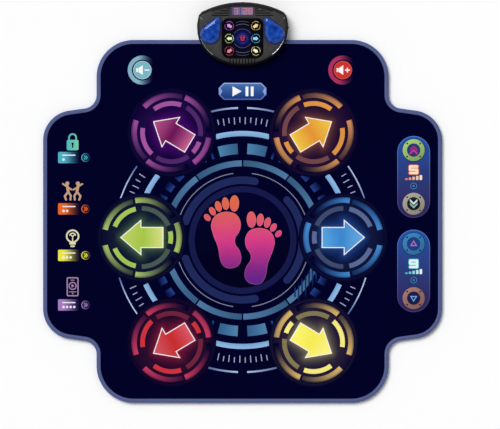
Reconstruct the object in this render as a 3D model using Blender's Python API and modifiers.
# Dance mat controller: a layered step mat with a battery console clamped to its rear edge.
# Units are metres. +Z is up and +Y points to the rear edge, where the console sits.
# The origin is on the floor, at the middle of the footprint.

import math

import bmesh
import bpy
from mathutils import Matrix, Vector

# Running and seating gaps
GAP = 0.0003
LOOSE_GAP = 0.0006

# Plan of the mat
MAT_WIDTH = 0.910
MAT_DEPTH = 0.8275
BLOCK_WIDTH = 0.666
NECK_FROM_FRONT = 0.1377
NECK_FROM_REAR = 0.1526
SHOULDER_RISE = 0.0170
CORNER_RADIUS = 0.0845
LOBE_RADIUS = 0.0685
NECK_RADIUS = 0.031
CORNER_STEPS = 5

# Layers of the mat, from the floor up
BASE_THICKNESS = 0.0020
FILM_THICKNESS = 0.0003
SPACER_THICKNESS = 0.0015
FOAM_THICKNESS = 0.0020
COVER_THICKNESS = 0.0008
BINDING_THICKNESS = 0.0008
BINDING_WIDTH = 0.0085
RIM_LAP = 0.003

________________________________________

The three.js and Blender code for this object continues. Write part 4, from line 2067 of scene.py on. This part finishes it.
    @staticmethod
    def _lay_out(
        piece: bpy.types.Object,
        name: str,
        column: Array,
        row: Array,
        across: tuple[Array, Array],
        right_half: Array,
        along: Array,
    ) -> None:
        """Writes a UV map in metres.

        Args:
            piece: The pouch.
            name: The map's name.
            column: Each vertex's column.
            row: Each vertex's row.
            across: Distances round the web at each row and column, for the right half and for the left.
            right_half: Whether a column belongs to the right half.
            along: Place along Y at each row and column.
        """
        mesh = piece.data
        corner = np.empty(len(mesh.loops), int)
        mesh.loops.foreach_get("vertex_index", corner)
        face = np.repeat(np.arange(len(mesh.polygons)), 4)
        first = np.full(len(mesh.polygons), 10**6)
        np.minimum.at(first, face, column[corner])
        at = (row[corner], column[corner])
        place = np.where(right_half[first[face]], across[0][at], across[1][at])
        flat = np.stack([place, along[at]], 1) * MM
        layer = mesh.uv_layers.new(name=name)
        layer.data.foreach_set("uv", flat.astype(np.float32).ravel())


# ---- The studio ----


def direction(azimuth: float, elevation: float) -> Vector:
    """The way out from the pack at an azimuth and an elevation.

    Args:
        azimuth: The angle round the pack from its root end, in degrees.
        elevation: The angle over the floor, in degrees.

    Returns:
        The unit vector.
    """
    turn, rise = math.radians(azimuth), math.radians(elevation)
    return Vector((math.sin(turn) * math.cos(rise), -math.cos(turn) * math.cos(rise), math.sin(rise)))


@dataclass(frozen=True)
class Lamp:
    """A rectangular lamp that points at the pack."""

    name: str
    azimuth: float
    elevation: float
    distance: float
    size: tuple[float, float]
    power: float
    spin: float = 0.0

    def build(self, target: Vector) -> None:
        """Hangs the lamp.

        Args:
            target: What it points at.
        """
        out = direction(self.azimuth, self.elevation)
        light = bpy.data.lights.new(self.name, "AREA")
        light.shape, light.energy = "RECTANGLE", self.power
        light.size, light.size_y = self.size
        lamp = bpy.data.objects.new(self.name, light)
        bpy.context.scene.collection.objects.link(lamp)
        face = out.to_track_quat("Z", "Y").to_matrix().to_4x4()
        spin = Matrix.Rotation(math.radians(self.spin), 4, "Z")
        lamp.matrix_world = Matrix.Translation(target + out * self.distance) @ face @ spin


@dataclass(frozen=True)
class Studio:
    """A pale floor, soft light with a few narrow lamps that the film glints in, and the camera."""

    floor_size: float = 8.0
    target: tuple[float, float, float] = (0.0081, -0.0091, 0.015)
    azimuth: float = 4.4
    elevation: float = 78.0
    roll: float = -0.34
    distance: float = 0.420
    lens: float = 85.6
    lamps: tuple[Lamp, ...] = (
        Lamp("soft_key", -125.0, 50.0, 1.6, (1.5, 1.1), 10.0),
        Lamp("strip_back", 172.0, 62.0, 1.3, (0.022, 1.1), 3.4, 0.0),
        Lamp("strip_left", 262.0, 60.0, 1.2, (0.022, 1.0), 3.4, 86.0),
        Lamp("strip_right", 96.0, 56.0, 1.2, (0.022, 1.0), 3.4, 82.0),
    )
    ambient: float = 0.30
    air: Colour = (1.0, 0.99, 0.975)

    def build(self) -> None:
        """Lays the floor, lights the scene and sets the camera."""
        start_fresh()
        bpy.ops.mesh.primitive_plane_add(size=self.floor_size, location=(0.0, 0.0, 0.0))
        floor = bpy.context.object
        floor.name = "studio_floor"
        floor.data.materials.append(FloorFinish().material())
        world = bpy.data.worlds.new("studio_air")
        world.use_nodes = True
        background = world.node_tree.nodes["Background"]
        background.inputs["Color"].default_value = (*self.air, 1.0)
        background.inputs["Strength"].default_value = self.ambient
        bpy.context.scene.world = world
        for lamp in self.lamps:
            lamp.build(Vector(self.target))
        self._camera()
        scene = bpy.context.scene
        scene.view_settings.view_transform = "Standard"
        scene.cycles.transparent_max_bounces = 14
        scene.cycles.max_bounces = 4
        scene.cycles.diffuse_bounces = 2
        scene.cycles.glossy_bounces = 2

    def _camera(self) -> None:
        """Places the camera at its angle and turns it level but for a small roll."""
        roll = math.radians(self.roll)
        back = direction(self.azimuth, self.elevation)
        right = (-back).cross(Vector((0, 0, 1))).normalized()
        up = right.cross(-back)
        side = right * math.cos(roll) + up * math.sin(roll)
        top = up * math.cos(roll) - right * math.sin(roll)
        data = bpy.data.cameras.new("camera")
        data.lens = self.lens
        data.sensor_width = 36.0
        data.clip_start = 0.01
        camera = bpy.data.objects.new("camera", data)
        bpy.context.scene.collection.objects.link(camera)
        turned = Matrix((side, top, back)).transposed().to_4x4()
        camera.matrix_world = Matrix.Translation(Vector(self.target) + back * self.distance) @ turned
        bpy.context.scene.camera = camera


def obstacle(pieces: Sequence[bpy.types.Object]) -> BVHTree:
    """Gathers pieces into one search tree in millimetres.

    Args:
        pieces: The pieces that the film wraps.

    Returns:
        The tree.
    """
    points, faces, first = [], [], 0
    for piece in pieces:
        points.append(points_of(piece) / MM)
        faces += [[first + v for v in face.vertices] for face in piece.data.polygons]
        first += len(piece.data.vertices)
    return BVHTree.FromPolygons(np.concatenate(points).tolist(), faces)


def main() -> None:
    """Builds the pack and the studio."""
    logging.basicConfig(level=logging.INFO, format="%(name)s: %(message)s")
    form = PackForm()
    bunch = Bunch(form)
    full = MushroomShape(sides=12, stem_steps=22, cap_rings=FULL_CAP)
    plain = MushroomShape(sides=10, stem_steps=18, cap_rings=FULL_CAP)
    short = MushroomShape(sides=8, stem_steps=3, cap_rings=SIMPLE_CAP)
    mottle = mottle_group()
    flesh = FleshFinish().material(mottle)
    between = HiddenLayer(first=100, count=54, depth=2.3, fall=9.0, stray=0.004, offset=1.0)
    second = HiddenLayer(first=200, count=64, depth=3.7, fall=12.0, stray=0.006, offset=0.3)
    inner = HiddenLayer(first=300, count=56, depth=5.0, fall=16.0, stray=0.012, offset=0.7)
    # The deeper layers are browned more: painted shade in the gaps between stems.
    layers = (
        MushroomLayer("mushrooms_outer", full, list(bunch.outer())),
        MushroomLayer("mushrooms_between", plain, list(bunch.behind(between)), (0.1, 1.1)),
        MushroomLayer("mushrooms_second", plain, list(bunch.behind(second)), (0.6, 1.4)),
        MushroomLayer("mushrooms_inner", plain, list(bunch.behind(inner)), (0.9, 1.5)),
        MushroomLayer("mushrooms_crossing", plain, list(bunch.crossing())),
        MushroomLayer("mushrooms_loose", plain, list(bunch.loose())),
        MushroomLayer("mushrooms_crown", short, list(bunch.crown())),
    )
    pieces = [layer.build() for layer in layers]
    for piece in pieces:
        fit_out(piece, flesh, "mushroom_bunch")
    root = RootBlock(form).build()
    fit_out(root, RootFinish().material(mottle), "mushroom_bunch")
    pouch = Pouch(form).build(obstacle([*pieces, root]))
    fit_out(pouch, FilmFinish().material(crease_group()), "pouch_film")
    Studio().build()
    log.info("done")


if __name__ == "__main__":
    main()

________________________________________

- **WHAT TO WORK ON**
Begin with the line that has "Reconstruct the object" in the listing above and end after the line that has "import math"; output those lines exactly.

- **PROBLEM SOLUTION**
Reconstruct the object in this render as a 3D model using Blender's Python API and modifiers.
# Dance mat controller: a layered step mat with a battery console clamped to its rear edge.
# Units are metres. +Z is up and +Y points to the rear edge, where the console sits.
# The origin is on the floor, at the middle of the footprint.

import math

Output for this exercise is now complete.